To me, a poster child for the new breed of start-ups, is Fantasy Shopper. The start-up has managed to grow lightning fast out of a highly unlikely home base, by embracing cloud technology, more or less as much as Recruitment Genius. The service works like this: you log in with your Facebook credentials, you get a virtual amount of money to spend in putting together a virtual ensemble of clothes and accessories that you can show-off to friends in Facebook. Basically, you show-off your deal-hunting prowess and your good fashion sense. Or you just ask your friends for feedback before buying something you like. Either way, the actual purchase is just a click away and Fantasy Shopper earns a commission from it. Customers («girls aged 20-25» as the Economist puts in a way that is as revealing about the target market, as it is about the authors’ perception of it) get rewarded with vouchers, virtual badges and occasional prizes. Companies pay for the privilege of having their brands be part of the «game». More than 40 retailers have done so already, with more than 200,000 items.

I think the business plan to be as good as a start-up can hope for:

  • Monetization is not an afterthought, but rather built right into the fabric of the business model.
  • It goes after a large and growing market. Today, even though online clothing sales are about 12% of total retail clothing sales (for the US, using Census Bereau data, a back-of-the-envelop calculation gives $243B total retail clothing sales, including mail order, out of which less than $30B is sold online) the ROPO segment (Research Online Purchase Offline) that can potentially captured with vouchers, is perhaps as much as three time higher. (interestingly it appears that clothing ROPO is three times larger than average. McKinsey calculates ROPO to be more or less equal to online in size, for all product cagetories). Roughly speaking, 20% of the retail clothing market is currently up for grabs by companies like Fantasy Shopper that bridge the online-offline gap.
  • It is self advertising: you see your friend’s post in Facebook and within a few seconds you’re using it yourself.

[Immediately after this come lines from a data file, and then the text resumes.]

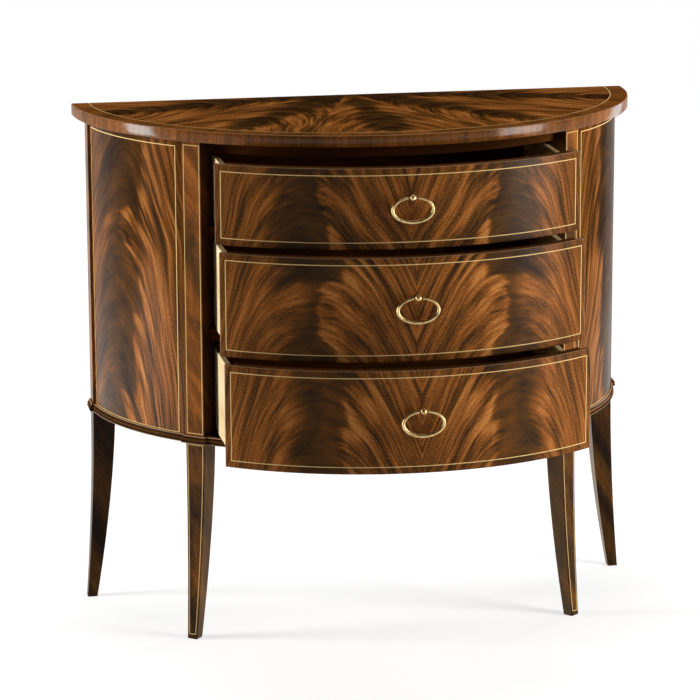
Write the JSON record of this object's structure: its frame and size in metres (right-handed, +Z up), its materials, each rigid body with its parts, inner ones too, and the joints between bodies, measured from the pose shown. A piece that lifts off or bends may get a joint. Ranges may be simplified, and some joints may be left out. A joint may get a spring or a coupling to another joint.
{
  "type": "demilune cabinet",
  "caption": "Half-round cabinet on splayed square legs, with bowed drawers that slide out on runners, inlaid stringing and hinged oval ring pulls",
  "frame": {"origin": "on the floor, at the middle of the box round the cabinet with its drawers pulled out in steps", "axes": "+X to the right seen from the front, +Y to the wall behind, +Z up; the drawers face -Y"},
  "size_m": [0.9604, 0.6288, 0.86],
  "materials": {
    "flame_veneer": "polished flame mahogany veneer with pale stringing",
    "cross_veneer": "polished mahogany crossbanding and mouldings",
    "drawer_maple": "satin light maple drawer linings",
    "interior_wood": "stained secondary wood",
    "antique_brass": "antique satin brass"
  },
  "bodies": {
    "case": {"top_board": "cross_veneer", "back_panel": "interior_wood", "bottom_board": "interior_wood", "left_side_panel": "flame_veneer", "right_side_panel": "flame_veneer", "left_front_leg": "flame_veneer", "right_front_leg": "flame_veneer", "left_rear_leg": "flame_veneer", "right_rear_leg": "flame_veneer", "left_partition": "interior_wood", "right_partition": "interior_wood", "top_rail": "interior_wood", "upper_divider": "interior_wood", "middle_divider": "interior_wood", "left_kicker": "interior_wood", "right_kicker": "interior_wood", "left_upper_runner": "interior_wood", "right_upper_runner": "interior_wood", "left_middle_runner": "interior_wood", "right_middle_runner": "interior_wood", "left_lower_runner": "interior_wood", "right_lower_runner": "interior_wood", "front_moulding": "cross_veneer", "left_post_moulding": "cross_veneer", "right_post_moulding": "cross_veneer", "left_side_moulding": "cross_veneer", "right_side_moulding": "cross_veneer", "left_rear_moulding": "cross_veneer", "right_rear_moulding": "cross_veneer"},
    "upper_drawer": {"upper_drawer_front": "flame_veneer", "upper_drawer_left_side": "drawer_maple", "upper_drawer_right_side": "drawer_maple", "upper_drawer_back": "interior_wood", "upper_drawer_bottom": "drawer_maple", "upper_pull_post": "antique_brass", "upper_pull_nut": "antique_brass"},
    "upper_ring_pull": {"upper_ring": "antique_brass"},
    "middle_drawer": {"middle_drawer_front": "flame_veneer", "middle_drawer_left_side": "drawer_maple", "middle_drawer_right_side": "drawer_maple", "middle_drawer_back": "interior_wood", "middle_drawer_bottom": "drawer_maple", "middle_pull_post": "antique_brass", "middle_pull_nut": "antique_brass"},
    "middle_ring_pull": {"middle_ring": "antique_brass"},
    "lower_drawer": {"lower_drawer_front": "flame_veneer", "lower_drawer_left_side": "drawer_maple", "lower_drawer_right_side": "drawer_maple", "lower_drawer_back": "interior_wood", "lower_drawer_bottom": "drawer_maple", "lower_pull_post": "antique_brass", "lower_pull_nut": "antique_brass"},
    "lower_ring_pull": {"lower_ring": "antique_brass"}
  },
  "joints": [
    {"name": "upper_drawer_slide", "type": "slide", "parent": "case", "child": "upper_drawer", "axis": [0, -1, 0], "range_m": [-0.1176, 0.1074]},
    {"name": "middle_drawer_slide", "type": "slide", "parent": "case", "child": "middle_drawer", "axis": [0, -1, 0], "range_m": [-0.1594, 0.0656]},
    {"name": "lower_drawer_slide", "type": "slide", "parent": "case", "child": "lower_drawer", "axis": [0, -1, 0], "range_m": [-0.2018, 0.0232]},
    {"name": "upper_ring_swing", "type": "hinge", "parent": "upper_drawer", "child": "upper_ring_pull", "pos_m": [0, -0.2246, 0.7773], "axis": [-1, 0, 0], "range_deg": [-12, 192]},
    {"name": "middle_ring_swing", "type": "hinge", "parent": "middle_drawer", "child": "middle_ring_pull", "pos_m": [0, -0.2664, 0.6248], "axis": [-1, 0, 0], "range_deg": [-12, 192]},
    {"name": "lower_ring_swing", "type": "hinge", "parent": "lower_drawer", "child": "lower_ring_pull", "pos_m": [0, -0.3088, 0.4523], "axis": [-1, 0, 0], "range_deg": [-12, 192]}
  ]
}
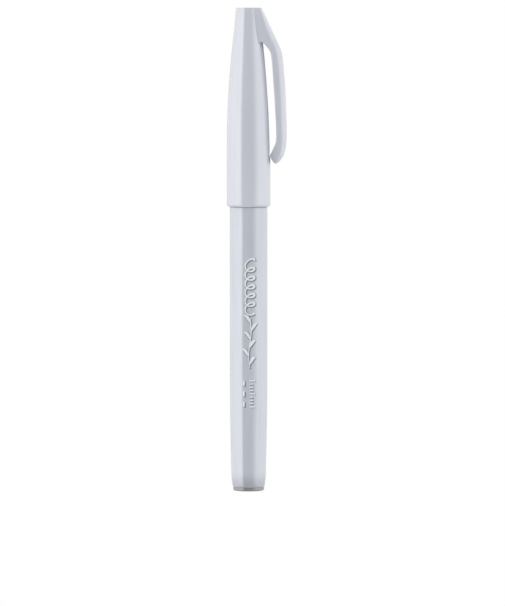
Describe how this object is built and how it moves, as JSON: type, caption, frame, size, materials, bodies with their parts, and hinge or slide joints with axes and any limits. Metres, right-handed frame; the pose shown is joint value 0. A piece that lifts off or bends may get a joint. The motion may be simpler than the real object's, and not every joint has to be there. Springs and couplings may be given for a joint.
{
  "type": "calligraphy marker",
  "caption": "Capped calligraphy marker with a pocket clip moulded into its cap, a tapered barrel with a tail plug, and a flexible brush nib under a sealing inner cap.",
  "frame": {"origin": "middle of the tail plug's flat end face", "axes": "+Z along the pen from the tail to the cap's top, +X towards the pocket clip, +Y across the clip"},
  "size_m": [0.0173, 0.0126, 0.139],
  "materials": {
    "cap_plastic": "cool light grey, glossy moulding",
    "barrel_plastic": "cool light grey, slightly pearly",
    "plug_plastic": "warm mid grey, satin",
    "section_plastic": "mid grey, satin",
    "sleeve_plastic": "milky, unpigmented",
    "nib_fibre": "felted fibre soaked in grey ink",
    "reservoir_fibre": "lengthwise fibre holding ink",
    "film": "thin clear wrap"
  },
  "bodies": {
    "pen": {"barrel": "barrel_plastic", "end_plug": "plug_plastic", "front_section": "section_plastic", "brush_nib": "nib_fibre", "ink_reservoir": "reservoir_fibre", "reservoir_film": "film"},
    "nib": {"brush_point": "nib_fibre"},
    "liner": {"cap_inner_sleeve": "sleeve_plastic"},
    "cap": {"cap_shell": "cap_plastic"},
    "clip": {"cap_clip": "cap_plastic"}
  },
  "joints": [
    {"name": "cap_pull", "type": "slide", "parent": "pen", "child": "liner", "axis": [0, 0, 1], "range_m": [0, 0.05]},
    {"name": "cap_turn", "type": "hinge", "parent": "liner", "child": "cap", "pos_m": [0, 0, 0.1], "axis": [0, 0, 1], "continuous": true},
    {"name": "clip_flex", "type": "hinge", "parent": "cap", "child": "clip", "pos_m": [0.00826, 0, 0.1236], "axis": [0, -1, 0], "range_deg": [0, 5], "stiffness_Nm_per_rad": 1.5},
    {"name": "nib_flex", "type": "hinge", "parent": "pen", "child": "nib", "pos_m": [0, 0, 0.11005], "axis": [1, 0, 0], "range_deg": [-14, 14], "stiffness_Nm_per_rad": 0.01}
  ]
}
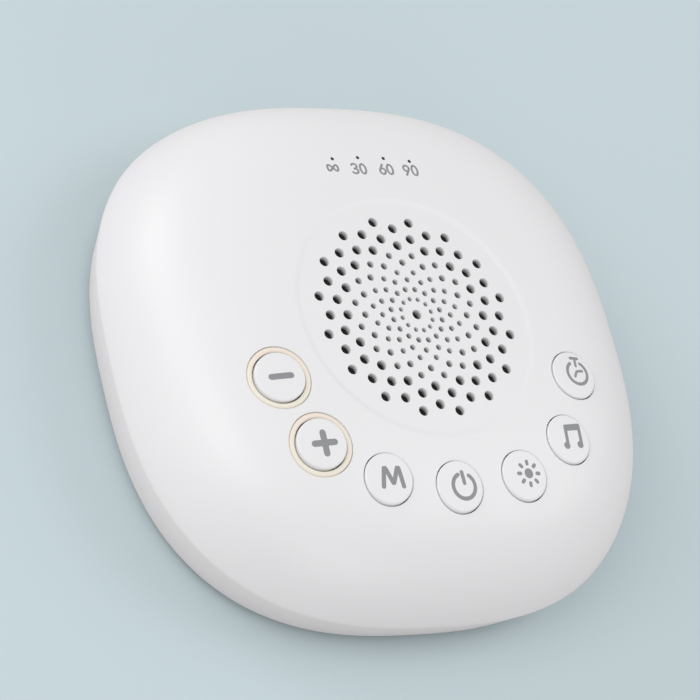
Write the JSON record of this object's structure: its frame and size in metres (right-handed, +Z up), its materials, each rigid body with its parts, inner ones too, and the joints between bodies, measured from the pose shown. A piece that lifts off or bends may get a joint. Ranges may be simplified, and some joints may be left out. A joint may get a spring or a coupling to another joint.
{
  "type": "white noise sound machine",
  "caption": "Rounded-square white sound machine with a domed face, a drilled speaker grille, an arc of round push buttons and timer lamps.",
  "frame": {"origin": "on the table, under the centre of the case", "axes": "+Z up, out of the face; +Y towards the timer lamps and the power inlet; +X to the right as the buttons are read"},
  "size_m": [0.11, 0.11, 0.0322],
  "materials": {
    "shell": "satin white moulded plastic",
    "base": "satin light grey-white moulded plastic",
    "button": "satin white moulded plastic",
    "cream": "satin cream translucent plastic",
    "cloth": "fine black acoustic cloth",
    "foam": "black closed-cell foam",
    "frame_metal": "black painted pressed steel",
    "cone_paper": "matt black paper",
    "magnet": "dark grey ferrite between zinc-plated plates",
    "screw_steel": "zinc-plated steel",
    "board": "green solder resist",
    "switch": "black moulded plastic",
    "stem": "light grey moulded plastic",
    "lamp": "yellowish lamp casting",
    "clear": "clear acrylic",
    "chip": "black epoxy",
    "can": "bare aluminium can",
    "socket": "natural nylon",
    "pouch": "silver laminate pouch",
    "inlet_metal": "nickel-plated steel",
    "wire": "black wire insulation",
    "wire_red": "red wire insulation",
    "wire_white": "white wire insulation",
    "feet": "matt grey rubber"
  },
  "bodies": {
    "housing": {"top_shell": "shell", "base_shell": "base", "dust_cloth": "cloth", "speaker_gasket": "foam", "speaker_frame": "frame_metal", "speaker_cone": "cone_paper", "speaker_magnet": "magnet", "speaker_screws": "screw_steel", "main_board": "board", "board_screws": "screw_steel", "switch_bodies": "switch", "minus_ring": "cream", "plus_ring": "cream", "timer_lamps": "lamp", "light_guide": "clear", "sound_chip": "chip", "capacitor": "can", "sockets": "socket", "battery": "pouch", "battery_pad": "foam", "power_board": "board", "charge_chip": "chip", "power_inlet": "inlet_metal", "power_screws": "screw_steel", "speaker_leads": "wire", "battery_leads": "wire_red", "link_cable": "wire_white", "case_screws": "screw_steel", "feet": "feet"},
    "minus_key": {"minus_button": "button", "minus_stem": "stem"},
    "plus_key": {"plus_button": "button", "plus_stem": "stem"},
    "mode_key": {"mode_button": "button", "mode_stem": "stem"},
    "power_key": {"power_button": "button", "power_stem": "stem"},
    "light_key": {"light_button": "button", "light_stem": "stem"},
    "music_key": {"music_button": "button", "music_stem": "stem"},
    "timer_key": {"timer_button": "button", "timer_stem": "stem"}
  },
  "joints": [
    {"name": "minus_press", "type": "slide", "parent": "housing", "child": "minus_key", "axis": [0, 0, -1], "range_m": [0, 0.0006], "stiffness_N_per_m": 2000},
    {"name": "plus_press", "type": "slide", "parent": "housing", "child": "plus_key", "axis": [0, 0, -1], "range_m": [0, 0.0006], "stiffness_N_per_m": 2000},
    {"name": "mode_press", "type": "slide", "parent": "housing", "child": "mode_key", "axis": [0, 0, -1], "range_m": [0, 0.0006], "stiffness_N_per_m": 2000},
    {"name": "power_press", "type": "slide", "parent": "housing", "child": "power_key", "axis": [0, 0, -1], "range_m": [0, 0.0006], "stiffness_N_per_m": 2000},
    {"name": "light_press", "type": "slide", "parent": "housing", "child": "light_key", "axis": [0, 0, -1], "range_m": [0, 0.0006], "stiffness_N_per_m": 2000},
    {"name": "music_press", "type": "slide", "parent": "housing", "child": "music_key", "axis": [0, 0, -1], "range_m": [0, 0.0006], "stiffness_N_per_m": 2000},
    {"name": "timer_press", "type": "slide", "parent": "housing", "child": "timer_key", "axis": [0, 0, -1], "range_m": [0, 0.0006], "stiffness_N_per_m": 2000}
  ]
}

The company has been very successful. It has just secured funding by top tier venture firms and high-profile angels and its members love it: the average member spends 30 min on the site per visit, a truly fantastic level of user engagement.

And yet, Fantasy Shopper is pretty much 4 guys. That reached this point of success only six months after going pre-beta online. From Exeter. With seed money from Hamburg. Seriously. Truly a nimble-fast-borderless start-up.

This is not about growing virtual vegetables. This is good. Socially good.

However, there is another, very important, reason why I think that companies like Fantasy Shopper deserve respect: they are not Zynga. This is not mindless, socially useless growing of virtual cabbage. The data that companies like Fantasy Shopper produce, can potentially reduce global economic waste. Consider for example the way that companies like Gap and H&M produce their clothes far away from their main markets, chasing after low manufacturing costs, with contract manufacturing. Their sourcing, ordering and monitoring are all done through a huge B2B network that spans thousands of kilometers and is mobilized to the fullest to manage thousands of different clothing models per year per company. Naturally, it often takes more than 6 months (rarely below 3) from design to store, and, also naturally, it is very difficult to guess what customers will want in 6 months time. The result is that most clothing items require heavy discounting to actually sell. Bain & Co. has calculated an average 50% markdown ratio. What this means is that half of all of these clothes should never have been produced, had we known what people truly want. Fantasy Shopper, and other companies in different fields, create an opportunity to drastically reduce social waste. Not only do they offer a unique – across brands – view of what consumers value and in what combinations, but they also allow firms to cheaply test on a large scale how people respond to products, before these products are produced. So, indeed, games that people play in Fantasy Shopper give rise to highly socially valuable analytics. This is not about growing virtual vegetables. This is good. Socially good.

And it is always fun being successful, without having to be evil.